At that point, they were to the right of the buoys, moving ever closer to shore. And here’s the thing: An aircraft carrier is monstrous — essentially a whole city block that floats. As a result, its momentum and inertia are likewise monstrous. To put it simply, when a carrier is headed in one direction, even slowly, trying to change it isn’t like switching lanes on the interstate. In fact, it isn’t like anything we can imagine. Think the Titanic, which saw the iceberg, but couldn’t change course fast enough to avoid it.

Next, the guy on the phone went ballistic, knowing exactly where they were headed, which was not safely into the bay.

As I said, Russ was an officer and gentleman. But he was speaking to an enlisted guy, who was spared the inconvenience of being either. And so the enlisted guy started cursing like — what else? — a sailor. His aspersions first questioned the captain’s sanity, IQ and parentage. After that, he savaged the captain’s wife’s fidelity, as well as her looks, her career as a low-rent escort, and her kids’ legitimacy.

Russ could only stand there, slack-jawed, unable to relay anything to the captain, knowing full well the ship was going to hit the shore, and everything else was going to hit the fan.

…till running aground

At that moment, the engineering tore into the bridge, red-faced, sweating and winded, having sprinted up from the engine room.

“Clam shells!” he yelled. “Clam shells!
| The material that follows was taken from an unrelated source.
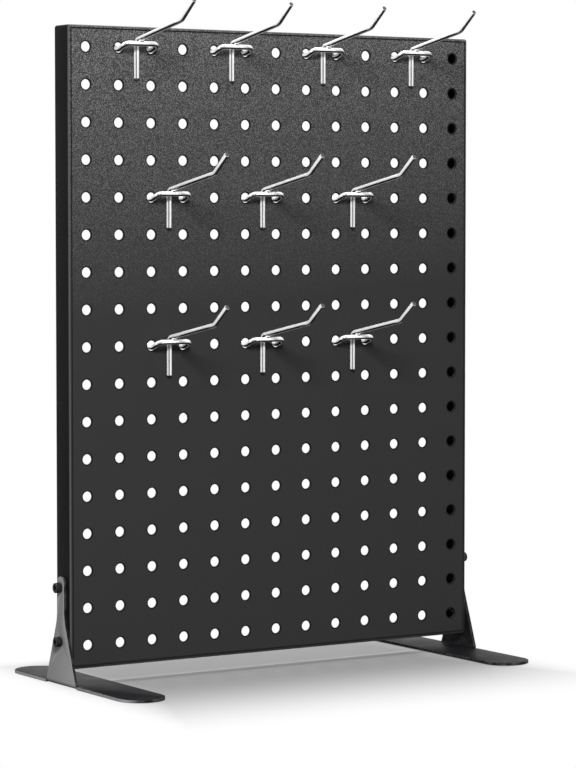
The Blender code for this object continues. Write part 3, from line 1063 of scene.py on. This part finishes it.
# %% [markdown]
# The feet have a smoother satin coat. The outer faces of the tabs get a painted grey sheen, which sets
# them off against the black sides of the board, and the rest is black. The same grey marks the rubbed
# edges. The screws are black oxide, a thin dark layer that wears to metal on edges.

# %% Satin black on the feet, black oxide on the screws
FOOT_BLACK = (0.007, 0.007, 0.008)
# grey for the rubbed edges, and a painted sheen on the outer faces of the tabs
TAB_SHEEN_AND_WEAR_GREY = (0.27, 0.27, 0.274)
OUTER_FACE_SHEEN = (0.08, 0.155)
OXIDE_BLACK = (0.005, 0.005, 0.006)
WORN_STEEL = (0.06, 0.06, 0.06)


def satin_black():
    """A smooth coat with a soft gloss, a fine orange peel, slightly rubbed edges and painted outer sheen.
    """
    material, tree, shader, place = new_material("satin_black", 0.46, specular=0.05)
    edges = use_group(tree, rubbed_edges, place).outputs["Edges"]
    side = axis_of(tree, tree.nodes.new("ShaderNodeNewGeometry").outputs["Normal"], "X")
    # painted sheen: the outward faces of each foot are coloured lighter
    outer = remap(tree, product(tree, side, axis_of(tree, place, "X")), OUTER_FACE_SHEEN)
    colour = blend_colours(tree, larger(tree, edges, outer), FOOT_BLACK, TAB_SHEEN_AND_WEAR_GREY)
    tree.links.new(colour, shader.inputs["Base Color"])
    cloudy_gloss(tree, shader, place, 26.0, (0.42, 0.52))
    pebbled(tree, shader, use_group(tree, fine_grain, place, Scale=420.0), 0.10, 0.0003)
    return material


def black_oxide():
    """Dark oiled steel that shows a trace of metal on its edges."""
    material, tree, shader, place = new_material("black_oxide", 0.38, metallic=0.3, specular=0.25)
    edges = use_group(tree, rubbed_edges, place).outputs["Edges"]
    tree.links.new(blend_colours(tree, edges, OXIDE_BLACK, WORN_STEEL), shader.inputs["Base Color"])
    cloudy_gloss(tree, shader, place, 160.0, (0.32, 0.5))
    return material


foot_finish = satin_black()
screw_finish = black_oxide()
print("finishes:", foot_finish.name, screw_finish.name)

# %% [markdown]
# Bright wire is hard to copy. A real one mirrors the room in streaks along its length: a white ceiling on
# top, a dark table below, and the dim end of the room down its front. A plain mirror in front of a black
# board would only turn black. So the plating here is partly a mirror and partly plain bright metal, and
# its dark streaks are painted reflections, laid on in its colour by the direction in which the surface
# faces. They belong to the wire and tilt with it. The raised end of the arm looks up at more of the
# ceiling, so its painted dark underside starts further round. Its end face is darker.

# %% Chrome on the hooks
CLEAN_PLATING = (0.97, 0.97, 0.975)
DULL_PLATING = (0.90, 0.905, 0.91)
# painted reflection of the dim end of the room, down the wire's front
PAINTED_FRONT_REFLECTION = (0.20, 0.20, 0.20)
# painted reflection of the dark table, on the wire's underside
PAINTED_UNDERSIDE_REFLECTION = (0.008, 0.008, 0.008)
# a darker colour for the wire's end face
CUT_END = (0.06, 0.06, 0.06)
ROOM_END = (-0.54, -0.84, 0)
FACES_ROOM_END = (0.91, 0.96)
FACES_DOWN = (-0.14, -0.34)
FACES_TABLE = (-0.80, -0.93)
TABLE_SHARES = (1, 0.2)
TIP_WAY = (0, -math.cos(TIP_RISE), math.sin(TIP_RISE))
FACES_TIP_WAY = (0.45, 0.75)
TIP_ZONE = (-0.068, -0.072)
RAISED_ZONE = (-0.058, -0.064)
RAISED_SHIFT = (0, 0.25)


def bright_chrome(name, smoothest, dullest, depth):
    """Plated wire with painted reflection streaks along it and slightly cloudy patches."""
    material, tree, shader, place = new_material(name, smoothest, metallic=0.2, specular=0.3)
    facing = place.node.outputs["Normal"]
    upright = axis_of(tree, facing, "Z")
    table = remap(tree, upright, FACES_TABLE, TABLE_SHARES)
    raised = remap(tree, axis_of(tree, place, "Y"), RAISED_ZONE, RAISED_SHIFT)
    # painted reflection of the dark table on the underside of the wire
    below = product(tree, remap(tree, combined(tree, "ADD", upright, raised), FACES_DOWN), table)
    at_tip = remap(tree, axis_of(tree, place, "Y"), TIP_ZONE)
    end = product(tree, remap(tree, along(tree, facing, TIP_WAY), FACES_TIP_WAY), at_tip)
    # painted reflection of the dim end of the room down the wire's front
    front = remap(tree, along(tree, facing, ROOM_END), FACES_ROOM_END)
    patches = cloudy_gloss(tree, shader, place, 120.0, (smoothest, dullest))
    colour = blend_colours(tree, patches, CLEAN_PLATING, DULL_PLATING)
    for mask, metal in ((front, PAINTED_FRONT_REFLECTION), (below, PAINTED_UNDERSIDE_REFLECTION), (end, CUT_END)):
        colour = blend_over(tree, mask, colour, metal)
    tree.links.new(colour, shader.inputs["Base Color"])
    pebbled(tree, shader, use_group(tree, fine_grain, place, Scale=1500.0), depth, 0.0002)
    return material


wire_finish = bright_chrome("bright_chrome", smoothest=0.12, dullest=0.24, depth=0.05)
weld_finish = bright_chrome("weld_chrome", smoothest=0.22, dullest=0.38, depth=0.35)
print("finishes:", wire_finish.name, weld_finish.name)

# %% [markdown]
# ## Dressing
#
# Each finished piece gets its finish and a body, which is what it rides on, so a hook's pieces tilt with
# the hook. The plain CAD piece that it stands for is hidden. A weld stands for no CAD piece.

# %% Give each piece its finish and its body, and hide the CAD piece that it stands for
def dress(piece, material, slot, body, *nodes):
    """One finish, one body to ride on, and the CAD nodes that the piece replaces."""
    piece.data.materials.clear()
    piece.data.materials.append(material)
    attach(piece, body)
    if nodes:
        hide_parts(*nodes)


dress(board, board_finish, "panel_paint", "stand", "pegboard_panel")
for node, foot in feet.items():
    dress(foot, foot_finish, "foot_paint", "stand", node)
for node, fastener in fasteners.items():
    dress(fastener, screw_finish, "screw_steel", "stand", node)
for name, piece in hooks.items():
    hook, kind = name.rsplit("_", 1)
    if kind == "weld":
        dress(piece, weld_finish, "hook_chrome", hook)
    else:
        node = hook + {"bar": "_crossbar", "wire": "_arm"}[kind]
        dress(piece, wire_finish, "hook_chrome", hook, node)

# %% [markdown]
# ## The table, the light and the camera
#
# The photograph has a pure white ground that keeps a soft shadow in front of the board. A lamp bright
# enough to turn the whole table white would burn out the hooks. So the table is grey and lit at a plain
# level where the shadow falls, and turns to a plain strength of 1 around that, for camera rays only. The
# border between the two is soft and runs along the board, like the shadow's own edge. Light that the
# table throws back up is kept low, because it would take the black out of the board.

# %% The table
TABLE_SIZE = 8.0
TABLE_DROP = 0.0003
TABLE_GREY = (0.29, 0.29, 0.29)
TABLE_BOUNCE = (0.20, 0.20, 0.20)
SHADOW_SIDES = (0.115, 0.190)
SHADOW_FRONT = (-0.026, -0.207)
SHADOW_REAR = (0.07, 0.13)
bpy.ops.object.select_all(action="DESELECT")
bpy.ops.mesh.primitive_plane_add(size=TABLE_SIZE, location=(0, 0, -TABLE_DROP))
floor = start_piece("white_table")


def white_table():
    """Matt grey under the shadow and plain white around it, seen so by camera rays alone."""
    material, tree, shader, place = new_material("white_table", 0.6, specular=0.2)
    path = tree.nodes.new("ShaderNodeLightPath")
    colour = blend_colours(tree, path.outputs["Is Diffuse Ray"], TABLE_GREY, TABLE_BOUNCE)
    tree.links.new(colour, shader.inputs["Base Color"])
    sideways = size_of(tree, axis_of(tree, place, "X"))
    away = axis_of(tree, place, "Y")
    outside = remap(tree, sideways, SHADOW_SIDES, kind="SMOOTHSTEP")
    for limits in (SHADOW_FRONT, SHADOW_REAR):
        outside = larger(tree, outside, remap(tree, away, limits, kind="SMOOTHSTEP"))
    seen = product(tree, outside, path.outputs["Is Camera Ray"])
    glow = add(tree, "ShaderNodeEmission", Strength=1.0)
    mixed = tree.nodes.new("ShaderNodeMixShader")
    tree.links.new(seen, mixed.inputs["Fac"])
    tree.links.new(shader.outputs["BSDF"], mixed.inputs[1])
    tree.links.new(glow.outputs["Emission"], mixed.inputs[2])
    tree.links.new(mixed.outputs["Shader"], tree.nodes["Material Output"].inputs["Surface"])
    return material


floor.data.materials.append(white_table())
print("table:", TABLE_SIZE, "m square")

# %% [markdown]
# The world is a plain white room. Seen directly or in a mirror it has strength 1, which is white. As a
# light it is much dimmer, so that the lamps still make shadows.

# %% The world: white to look at and to reflect, dimmer as a light
AMBIENT = 0.17
world = bpy.data.worlds.new("white_room")
bpy.context.scene.world = world
world.use_nodes = True
sky = world.node_tree
sky.nodes.clear()
path = sky.nodes.new("ShaderNodeLightPath")
seen_white = larger(sky, path.outputs["Is Camera Ray"], path.outputs["Is Glossy Ray"])
seen_white = larger(sky, seen_white, path.outputs["Is Transmission Ray"])
dim = add(sky, "ShaderNodeBackground", Color=(1, 1, 1, 1), Strength=AMBIENT)
bright = add(sky, "ShaderNodeBackground", Color=(1, 1, 1, 1), Strength=1.0)
either = sky.nodes.new("ShaderNodeMixShader")
sky.links.new(seen_white, either.inputs["Fac"])
sky.links.new(dim.outputs["Background"], either.inputs[1])
sky.links.new(bright.outputs["Background"], either.inputs[2])
sky.links.new(either.outputs["Shader"], sky.nodes.new("ShaderNodeOutputWorld").inputs["Surface"])
print("ambient light:", AMBIENT)

# %% [markdown]
# Three soft lamps do the rest. One behind and above the board throws its shadow forward, with light dots
# where it shines through the holes. One at the front left brightens the hooks and gives them their small
# shadows. One above lights the board's upper part more than its lower part.

# %% Three soft lamps
def soft_lamp(name, place, target, size, power):
    """A square area lamp that faces a point."""
    data = bpy.data.lights.new(name, "AREA")
    data.shape = "SQUARE"
    data.size = size
    data.energy = power
    lamp = bpy.data.objects.new(name, data)
    bpy.context.scene.collection.objects.link(lamp)
    lamp.location = place
    lamp.rotation_euler = (Vector(target) - Vector(place)).to_track_quat("-Z", "Y").to_euler()
    return lamp


soft_lamp("front_left_lamp", place=(-0.95, -1.55, 1.15), target=(0, 0, 0.25), size=0.40, power=52)
soft_lamp("top_lamp", place=(0.0, -0.20, 1.40), target=(0, 0, 0.40), size=0.7, power=9.5)
soft_lamp("rear_lamp", place=(0.35, 0.75, 1.75), target=(0, 0, 0), size=0.40, power=32)

# %% [markdown]
# The camera was found from the photograph: its place, turn and lens were adjusted until the corners of
# the board and the middles of its holes fell where they do there. Then its view was widened by one
# hundredth, so that the tips of the top hooks stay in the picture. The long lens keeps the board's edges
# nearly parallel.

# %% The camera
LENS = 140.8
SENSOR = 36.0
CAMERA_PLACE = (-1.1420, -1.7860, 0.3231)
CAMERA_PITCH = math.radians(3.283)
CAMERA_YAW = math.radians(32.857)
camera_data = bpy.data.cameras.new("photo_camera")
camera_data.lens = LENS
camera_data.sensor_width = SENSOR
camera = bpy.data.objects.new("photo_camera", camera_data)
bpy.context.scene.collection.objects.link(camera)
camera.location = CAMERA_PLACE
camera.rotation_euler = (QUARTER_TURN - CAMERA_PITCH, 0, -CAMERA_YAW)
bpy.context.scene.camera = camera
bpy.context.scene.view_settings.view_transform = "Standard"
print("camera stands", round(Vector(CAMERA_PLACE).length, 2), "m away")

# %% Bring the view layer up to date
bpy.context.view_layer.update()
Clam shells!”

It was not a secret codeword, but a straightforward description. The ship had indeed run aground. And now the cooling pipes, instead of containing only seawater, were chockful of mud, stones, clam shells, and God knows what else, which had punched holes in the condenser and were pouring into the engine, destroying it.

And that ended the drama.

It also ended any chance the captain had for advancement, since running a warship aground is, to put it mildly, a career-limiting move.

The Navy is as tradition-bound as it gets. If it was good enough for John Paul Jones, then it’s good enough for us — that kind of thing. And one of the Navy’s most revered traditions is the same as The First Rule of Plumbing, namely, sewage flows downhill. So when an officer screws up, he always tries to find an inferior to take the blame. Unfortunately for Russ’s captain, there were too many witnesses for him to do anything but take his lumps.

Russ didn’t know what happened to the captain after that, but you can bet if he didn’t retire, his next duty station might’ve been something like the recruiting office in Fargo, North Dakota or embassy duty in Burkina Faso. or maybe OIC of the Great Lakes laundry. Certainly, if he ever went to sea again, it would be as a passenger on a cruise ship or some-such.

There was an official investigation, and as one might expect, the Navy took the moral low road: The ship ran aground, they concluded, due to the buoys being in the wrong place.

It was a case of The First Rule of Plumbing at its best.